⁴ Why just synthesis? By itself? Consider what the, “Hegelian Dialectic,” teaches us; all positions become relative to the person in a trifold manner stating that only through the conflict of a thesis and corresponding anti-thesis can one find absolute truth in the synthesis of this conflict… Precise Abraxas nature exemplified.
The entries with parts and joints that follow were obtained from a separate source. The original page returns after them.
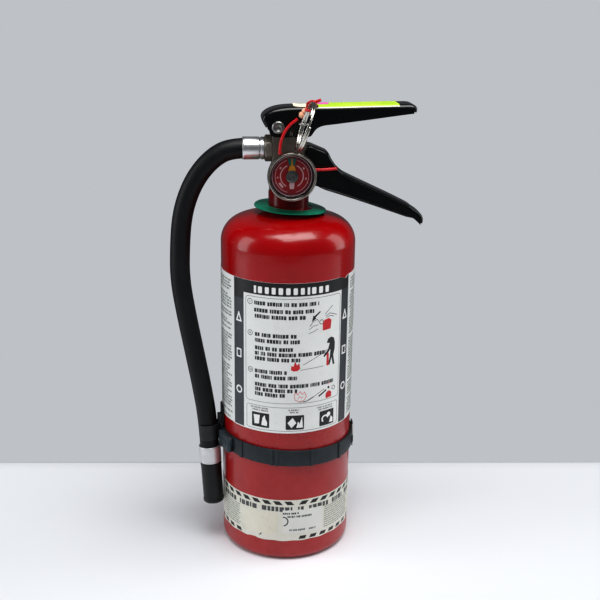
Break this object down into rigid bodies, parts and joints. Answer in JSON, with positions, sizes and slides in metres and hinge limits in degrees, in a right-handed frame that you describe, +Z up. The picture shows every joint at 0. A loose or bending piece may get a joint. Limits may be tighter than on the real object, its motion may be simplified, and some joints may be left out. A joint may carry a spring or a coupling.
{
  "type": "fire extinguisher",
  "caption": "Hand-held dry-chemical fire extinguisher: red steel cylinder, cast valve, squeeze lever and handle, gauge, pull pin, hose and nozzle held by a strap clip.",
  "frame": {"origin": "centre of the base on the cylinder axis, on the plane it stands on", "axes": "+Z up along the cylinder axis, -Y towards the front where the gauge and the label face, +X towards the lever and handle tips, -X towards the hose"},
  "size_m": [0.2025, 0.1141, 0.3766],
  "materials": {
    "red_paint": "glossy red enamel, lightly scuffed near the base",
    "green_collar": "thin moulded teal-green plastic disc, semi-gloss",
    "powder": "fine pale yellow dry-chemical powder, hidden",
    "label_film": "white printed film with dark bands and greeked text, slightly aged",
    "sticker_paper": "weathered matt paper remnant, torn edges",
    "lever_sticker": "chartreuse printed sticker with a magenta end, worn and peeling",
    "strap_rubber": "dark slate moulded strap, satin",
    "black_plastic": "black moulded plastic, satin",
    "cast_valve": "bead-blasted die-cast aluminium, grey, slightly oxidised",
    "bright_metal": "bright turned steel, crimped, light scratches",
    "rivet_steel": "plated steel rivets and pin, dull",
    "ring_chrome": "bright nickel-plated spring wire",
    "stem_brass": "turned brass",
    "spring_steel": "spring wire, hidden",
    "seal_rubber": "black nitrile",
    "siphon_plastic": "natural polymer tube, hidden",
    "hose_rubber": "matt black rubber hose with light scuffs",
    "lever_paint": "gloss black enamel on pressed steel, worn at the edges",
    "gauge_metal": "nickel-plated pressed steel",
    "gauge_brass": "bronze strip, hidden behind the dial",
    "gauge_lens": "clear moulded window",
    "dial_print": "printed dial plate: red field, green sector, white marks",
    "hub_grey": "brushed grey hub cap",
    "needle_amber": "amber painted pointer",
    "seal_plastic": "red pull-tight seal strand",
    "seal_lock_plastic": "peach coloured moulded lock"
  },
  "bodies": {
    "root": {"cylinder_shell": "red_paint", "neck_collar": "red_paint", "dry_chemical_charge": "powder", "instruction_label": "label_film", "lower_label": "label_film", "service_sticker": "sticker_paper", "worn_sticker": "sticker_paper", "hose_strap": "strap_rubber", "strap_buckle": "black_plastic", "hose_clip": "black_plastic", "valve_body": "cast_valve", "neck_o_ring": "seal_rubber", "siphon_tube": "siphon_plastic", "stem_spring": "spring_steel", "gauge_case": "gauge_metal", "gauge_bezel": "gauge_metal", "gauge_lens": "gauge_lens", "gauge_dial": "dial_print", "gauge_hub": "hub_grey", "gauge_bourdon_tube": "gauge_brass", "carry_handle": "lever_paint", "handle_rivets": "rivet_steel", "lever_pivot_rivet": "rivet_steel", "seal_strand": "seal_plastic", "hose_coupling_nut": "cast_valve", "coupling_gasket": "seal_rubber", "upper_ferrule": "bright_metal", "hose_insert": "stem_brass", "discharge_hose": "hose_rubber"},
    "lever": {"operating_lever": "lever_paint", "lever_label": "lever_sticker"},
    "stem": {"valve_stem": "stem_brass", "stem_seat_seal": "seal_rubber", "stem_o_ring": "seal_rubber"},
    "pin": {"pull_pin": "rivet_steel"},
    "ring": {"pull_ring": "ring_chrome", "seal_lock": "seal_lock_plastic", "seal_loop": "seal_plastic"},
    "needle": {"gauge_needle": "needle_amber"},
    "collar": {"service_collar": "green_collar"},
    "nozzle": {"nozzle_ferrule": "bright_metal", "nozzle": "black_plastic"}
  },
  "joints": [
    {"name": "lever_squeeze", "type": "hinge", "parent": "root", "child": "lever", "pos_m": [-0.0096, 0, 0.3533], "axis": [0, 1, 0], "range_deg": [0, 14], "stiffness_Nm_per_rad": 1.5, "springref_deg": -5.73},
    {"name": "stem_press", "type": "slide", "parent": "root", "child": "stem", "axis": [0, 0, -1], "range_m": [0, 0.0026], "deforming": ["stem_spring"]},
    {"name": "pin_pull", "type": "slide", "parent": "root", "child": "pin", "axis": [0, -1, 0], "range_m": [0, 0.045]},
    {"name": "ring_swing", "type": "hinge", "parent": "pin", "child": "ring", "pos_m": [0.009, -0.02, 0.357], "axis": [0, 0, 1], "range_deg": [-55, 60]},
    {"name": "needle_turn", "type": "hinge", "parent": "root", "child": "needle", "pos_m": [0, -0.0285, 0.3186], "axis": [0, 1, 0], "range_deg": [-80, 80], "stiffness_Nm_per_rad": 0.001},
    {"name": "service_collar_spin", "type": "hinge", "parent": "root", "child": "collar", "pos_m": [0, 0, 0.289], "axis": [0, 0, 1], "continuous": true},
    {"name": "hose_swing", "type": "hinge", "parent": "root", "child": "nozzle", "pos_m": [-0.064, -0.009, 0.325], "axis": [-0.139, 0.9903, 0], "range_deg": [0, 40], "stiffness_Nm_per_rad": 0.25, "deforming": ["discharge_hose"]}
  ],
  "couplings": [
    {"joint": "stem_press", "follows": "lever_squeeze", "m_per_rad": 0.0096}
  ]
}
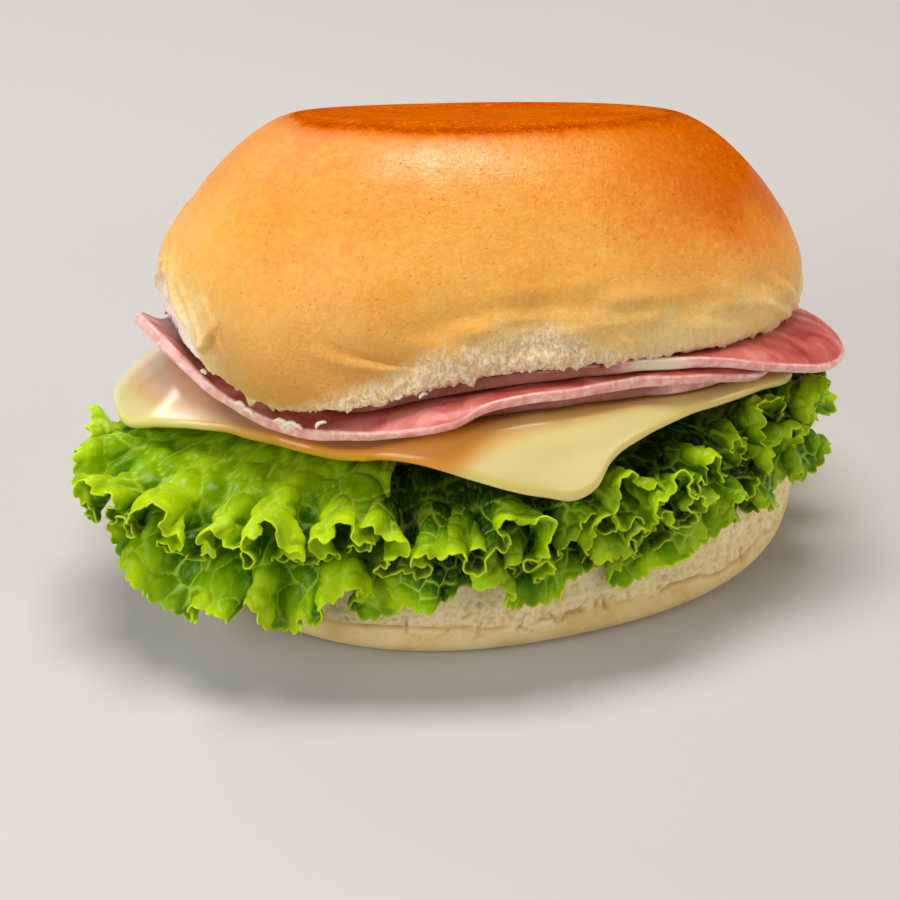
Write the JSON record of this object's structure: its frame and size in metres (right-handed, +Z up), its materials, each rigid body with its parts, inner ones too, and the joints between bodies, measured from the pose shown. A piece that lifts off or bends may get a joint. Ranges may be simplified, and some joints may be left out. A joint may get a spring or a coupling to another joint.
{
  "type": "ham and cheese roll",
  "caption": "Soft oval milk roll cut in two and filled with cooked ham, a soft white cheese slice and frilled green lettuce.",
  "frame": {"origin": "middle of the flat base of the lower half of the roll, on the surface it stands on", "axes": "+Z up, +X along the length of the oval roll toward its right end in the picture, -Y toward the front side that the picture shows"},
  "size_m": [0.1515, 0.1187, 0.0922],
  "materials": {
    "pale_crust": "matte",
    "golden_crust": "satin",
    "ham": "moist satin",
    "cheese": "soft gloss",
    "lettuce": "satin"
  },
  "bodies": {
    "root": {"heel": "pale_crust", "crown": "golden_crust", "ham_1": "ham", "ham_2": "ham", "ham_3": "ham", "cheese": "cheese", "leaf_1": "lettuce", "leaf_2": "lettuce", "leaf_3": "lettuce", "leaf_4": "lettuce", "leaf_5": "lettuce", "leaf_6": "lettuce", "leaf_7": "lettuce", "leaf_8": "lettuce"}
  },
  "joints": []
}
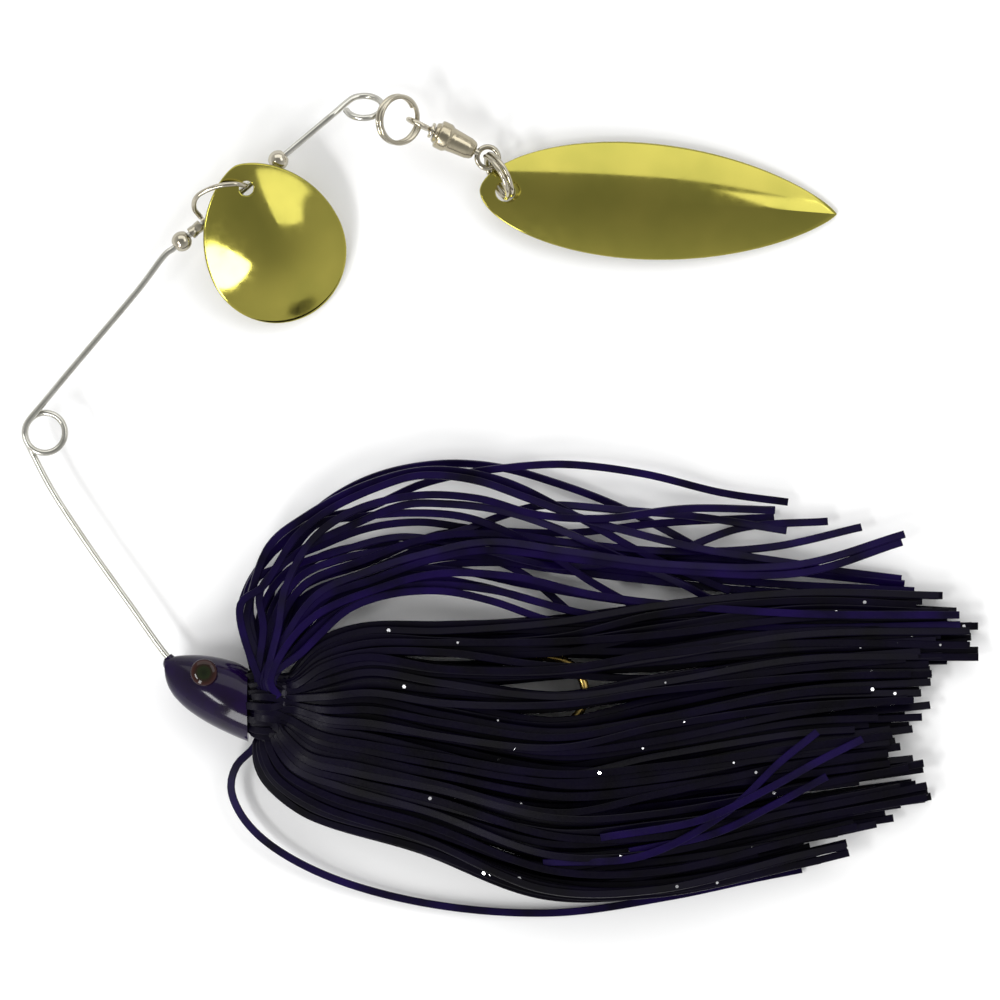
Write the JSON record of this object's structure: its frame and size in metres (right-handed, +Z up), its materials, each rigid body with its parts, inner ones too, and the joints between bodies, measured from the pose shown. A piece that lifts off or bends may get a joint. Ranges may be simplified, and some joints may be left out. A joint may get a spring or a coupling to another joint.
{
  "type": "spinnerbait",
  "caption": "Tandem-blade spinnerbait lure: bent wire arm with coiled line tie, painted head with hook and long silicone skirt, round and leaf-shaped spinner blades.",
  "frame": {"origin": "on the surface that the lure lies on, under the middle of its bounding box", "axes": "+X from the nose towards the skirt tips, +Y from the hook side to the blade side, +Z up from the surface"},
  "size_m": [0.1348, 0.1158, 0.0115],
  "materials": {
    "stainless_wire": "drawn stainless spring wire, bright, fine lengthwise draw marks",
    "nickel": "bright nickel plate, smooth",
    "swivel_nickel": "nickel plate, slightly warm, turned",
    "ball_steel": "ground and polished bearing steel",
    "blade_gold": "mirror gold plate with faint haze",
    "hook_bronze": "bronze lacquered forged wire",
    "head_paint": "glossy dark purple enamel over cast lead",
    "eye_paint": "glossy dark lacquer with a reddish brown ring and dark pupil",
    "band_rubber": "matte black rubber",
    "skirt_silicone": "satin dark purple silicone with sparse silver flakes"
  },
  "bodies": {
    "root": {"wire_form": "stainless_wire", "head": "head_paint", "hook": "hook_bronze", "eye_left": "eye_paint", "eye_right": "eye_paint", "skirt_collar": "band_rubber", "skirt_rear_01": "skirt_silicone", "skirt_rear_02": "skirt_silicone", "skirt_rear_03": "skirt_silicone", "skirt_rear_04": "skirt_silicone", "skirt_rear_05": "skirt_silicone", "skirt_rear_06": "skirt_silicone", "skirt_rear_07": "skirt_silicone", "skirt_rear_08": "skirt_silicone", "skirt_rear_09": "skirt_silicone", "skirt_rear_10": "skirt_silicone", "skirt_rear_11": "skirt_silicone", "skirt_rear_12": "skirt_silicone", "skirt_rear_13": "skirt_silicone", "skirt_rear_14": "skirt_silicone", "skirt_rear_15": "skirt_silicone", "skirt_rear_16": "skirt_silicone", "skirt_rear_17": "skirt_silicone", "skirt_rear_18": "skirt_silicone", "skirt_rear_19": "skirt_silicone", "skirt_rear_20": "skirt_silicone", "skirt_upper_01": "skirt_silicone", "skirt_upper_02": "skirt_silicone", "skirt_upper_03": "skirt_silicone", "skirt_upper_04": "skirt_silicone", "skirt_upper_05": "skirt_silicone", "skirt_upper_06": "skirt_silicone", "skirt_upper_07": "skirt_silicone", "skirt_upper_08": "skirt_silicone", "skirt_upper_09": "skirt_silicone", "skirt_upper_10": "skirt_silicone", "skirt_upper_11": "skirt_silicone", "skirt_upper_12": "skirt_silicone", "skirt_loop": "skirt_silicone"},
    "bead_lower": {"bead_lower": "nickel"},
    "bead_upper": {"bead_upper": "nickel"},
    "spacer_sleeve": {"spacer_sleeve": "nickel"},
    "clevis": {"clevis": "stainless_wire"},
    "colorado": {"colorado_blade": "blade_gold"},
    "front_ring": {"front_split_ring": "nickel"},
    "swivel_eye": {"swivel_front_eye": "nickel"},
    "swivel_barrel": {"swivel_barrel": "swivel_nickel", "swivel_rear_eye": "nickel"},
    "bearing_balls": {"bearing_ball_1": "ball_steel", "bearing_ball_2": "ball_steel", "bearing_ball_3": "ball_steel", "bearing_ball_4": "ball_steel", "bearing_ball_5": "ball_steel", "bearing_ball_6": "ball_steel"},
    "rear_ring": {"rear_split_ring": "nickel"},
    "willow": {"willow_blade": "blade_gold"}
  },
  "joints": [
    {"name": "bead_lower_spin", "type": "hinge", "parent": "root", "child": "bead_lower", "pos_m": [-0.04499, 0.03699, 0.00625], "axis": [0.766, 0.6428, 0], "continuous": true},
    {"name": "sleeve_spin", "type": "hinge", "parent": "root", "child": "spacer_sleeve", "pos_m": [-0.043, 0.03866, 0.00625], "axis": [0.766, 0.6428, 0], "continuous": true},
    {"name": "clevis_spin", "type": "hinge", "parent": "root", "child": "clevis", "pos_m": [-0.04032, 0.04091, 0.00625], "axis": [0.766, 0.6428, 0], "continuous": true},
    {"name": "colorado_swing", "type": "hinge", "parent": "clevis", "child": "colorado", "pos_m": [-0.03585, 0.04427, 0.0093], "axis": [0.8841, 0.4601, -0.082], "range_deg": [-30, 0]},
    {"name": "bead_upper_slide", "type": "slide", "parent": "root", "child": "bead_upper", "axis": [0.766, 0.6428, 0], "range_m": [0, 0.008]},
    {"name": "front_ring_swing", "type": "hinge", "parent": "root", "child": "front_ring", "pos_m": [-0.01695, 0.05577, 0.00625], "axis": [0, 0.6428, -0.766], "range_deg": [-30, 20]},
    {"name": "swivel_tilt", "type": "hinge", "parent": "front_ring", "child": "swivel_eye", "pos_m": [-0.0119, 0.0534, 0.00549], "axis": [0.4305, 0.9026, 0], "range_deg": [-30, 30]},
    {"name": "swivel_spin", "type": "hinge", "parent": "swivel_eye", "child": "swivel_barrel", "pos_m": [-0.00975, 0.05237, 0.0052], "axis": [0.8959, -0.4273, -0.1219], "continuous": true},
    {"name": "bearing_roll", "type": "hinge", "parent": "swivel_eye", "child": "bearing_balls", "pos_m": [-0.00878, 0.05191, 0.00507], "axis": [0.8959, -0.4273, -0.1219], "continuous": true},
    {"name": "rear_ring_swing", "type": "hinge", "parent": "swivel_barrel", "child": "rear_ring", "pos_m": [-0.002, 0.04867, 0.00415], "axis": [0, 0, 1], "range_deg": [-30, 0]},
    {"name": "willow_swing", "type": "hinge", "parent": "rear_ring", "child": "willow", "pos_m": [0.0002, 0.04407, 0.00345], "axis": [0.065, 0.9979, 0], "range_deg": [-10, 35]}
  ],
  "couplings": [
    {"joint": "bearing_roll", "follows": "swivel_spin", "ratio": 0.5}
  ]
}
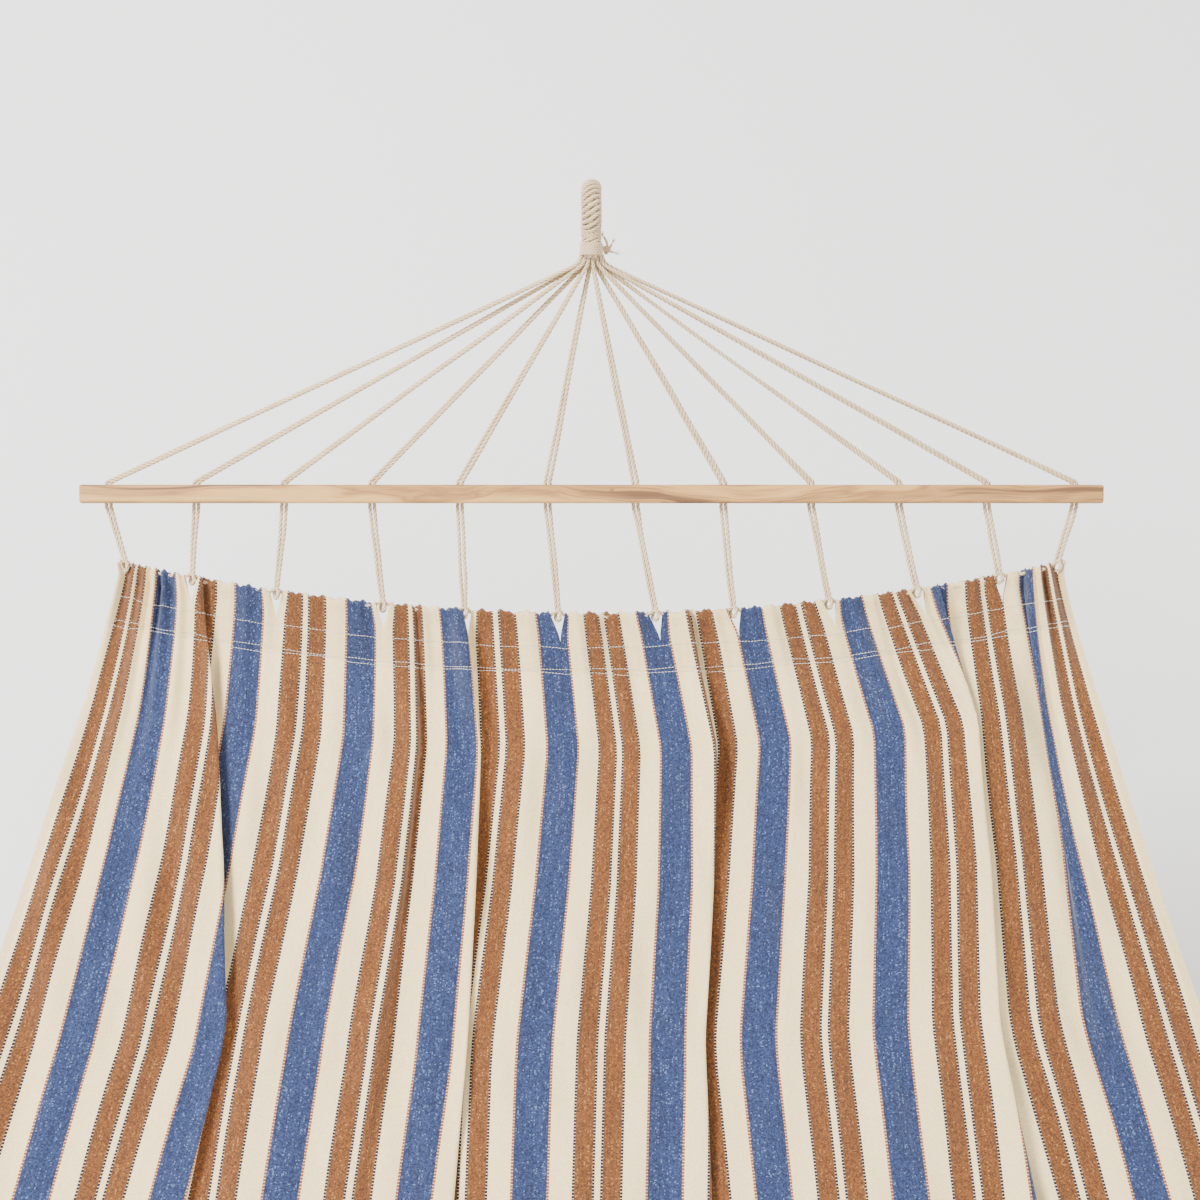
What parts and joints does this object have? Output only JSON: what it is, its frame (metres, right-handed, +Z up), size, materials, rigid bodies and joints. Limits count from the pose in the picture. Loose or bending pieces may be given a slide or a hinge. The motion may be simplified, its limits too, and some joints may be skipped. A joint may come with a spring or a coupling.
{
  "type": "spreader-bar hammock",
  "caption": "Hanging hammock: striped woven cotton bed between two wooden spreader bars, each slung by fanned doubled cotton cords from a whipped rope eye.",
  "frame": {"origin": "the point inside the head eye where the hook bears", "axes": "+X along the spreader bars, +Y from the foot eye towards the head eye (the longest extent), +Z up as the hammock hangs"},
  "size_m": [1.4898, 2.8528, 0.402],
  "materials": {
    "bar": "planed pale hardwood with darker wavy grain, oiled",
    "cord": "cream three-ply twisted cotton cord",
    "cloth": "plain-woven cotton, cream with blue and rust stripes"
  },
  "bodies": {
    "head_eye": {"head_eye_core": "cord", "head_eye_whipping": "cord", "head_neck_binding": "cord", "head_binding_knot": "cord"},
    "head_fan": {"head_upper_cord_01": "cord", "head_upper_cord_02": "cord", "head_upper_cord_03": "cord", "head_upper_cord_04": "cord", "head_upper_cord_05": "cord", "head_upper_cord_06": "cord", "head_upper_cord_07": "cord", "head_upper_cord_08": "cord", "head_upper_cord_09": "cord", "head_upper_cord_10": "cord", "head_upper_cord_11": "cord", "head_upper_cord_12": "cord"},
    "head_bar": {"head_bar": "bar", "head_bar_cords": "cord"},
    "bed": {"bed_cloth": "cloth", "head_lower_loops": "cord", "head_header_rope": "cord", "foot_lower_loops": "cord", "foot_header_rope": "cord"},
    "foot_bar": {"foot_bar": "bar", "foot_bar_cords": "cord"},
    "foot_fan": {"foot_upper_cord_01": "cord", "foot_upper_cord_02": "cord", "foot_upper_cord_03": "cord", "foot_upper_cord_04": "cord", "foot_upper_cord_05": "cord", "foot_upper_cord_06": "cord", "foot_upper_cord_07": "cord", "foot_upper_cord_08": "cord", "foot_upper_cord_09": "cord", "foot_upper_cord_10": "cord", "foot_upper_cord_11": "cord", "foot_upper_cord_12": "cord"},
    "foot_eye": {"foot_eye_core": "cord", "foot_eye_whipping": "cord", "foot_neck_binding": "cord", "foot_binding_knot": "cord"}
  },
  "joints": [
    {"name": "rock", "type": "hinge", "parent": "head_eye", "child": "head_fan", "pos_m": [0, -0.05456, -0.0315], "axis": [0, 1, 0], "range_deg": [-35, 35]},
    {"name": "head_fan_fold", "type": "hinge", "parent": "head_fan", "child": "head_bar", "pos_m": [0, -0.25981, -0.15], "axis": [-1, 0, 0], "range_deg": [0, 80]},
    {"name": "head_bed_fold", "type": "hinge", "parent": "head_bar", "child": "bed", "pos_m": [0, -0.28283, -0.16025], "axis": [-1, 0, 0], "range_deg": [0, 80]},
    {"name": "foot_bed_fold", "type": "hinge", "parent": "bed", "child": "foot_bar", "pos_m": [0, -2.52297, -0.16025], "axis": [-1, 0, 0], "range_deg": [0, 80]},
    {"name": "foot_fan_fold", "type": "hinge", "parent": "foot_bar", "child": "foot_fan", "pos_m": [0, -2.54599, -0.15], "axis": [-1, 0, 0], "range_deg": [0, 80]},
    {"name": "foot_eye_turn", "type": "hinge", "parent": "foot_fan", "child": "foot_eye", "pos_m": [0, -2.75124, -0.0315], "axis": [0, 1, 0], "range_deg": [-35, 35]}
  ],
  "couplings": [
    {"joint": "foot_eye_turn", "follows": "rock", "ratio": -1}
  ]
}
⁵ This idea starting to come because of tossing the name Abraxas around to see what else would come out of it. Often times, with sound poetry, poets with place single words in their mouths repeating them and all of their noises and syllables, tossing it from cheek to tooth to tongue like a wine they’ve just sniffed – from this comes a multitude of noise. Naturally words like Abracadabra, which speculatively comes from his name, and Abacas were two that came out. With this we have the notes of Abraxas’ saxophone leaving the sax to create stars on the day sky. The slated moon is just the sheet music that it created. And furthermore the sheet music, with it’s notes, creates an abacas.

Dizzy Gillespie was known for cheeks puffed out like canyons, you could probably hear an echo in that mouth.

⁷ From Aleister Crowley‘s Gnostic Mass, “Liber XV Ecclesiæ Gnosticæ Catholicæ Canon Missæ.” A friend, Dylan, had painted a near 6 foot tall portrait of Abraxas; across the top of which was written this chant.

⁸ While it is well known that Johann Wolfgang von Goethe stated the he called, “architecture frozen music,” I found an expansion on this idea in the novel, “House of Leaves,” by Mark Z. Danielewski that I felt worth mentioning further, “The unfreezing of form [of architecture] releases that music. Unfortunately, since it contains all the harmonies of time and change, only the immortal may savor it. Mortals cannot help but fear those murmuring walls. After all do they not still sing the song of our end?” Once we can hear what the immortals deem, “music,” then we too must be immortal and, necessarily, dead among them.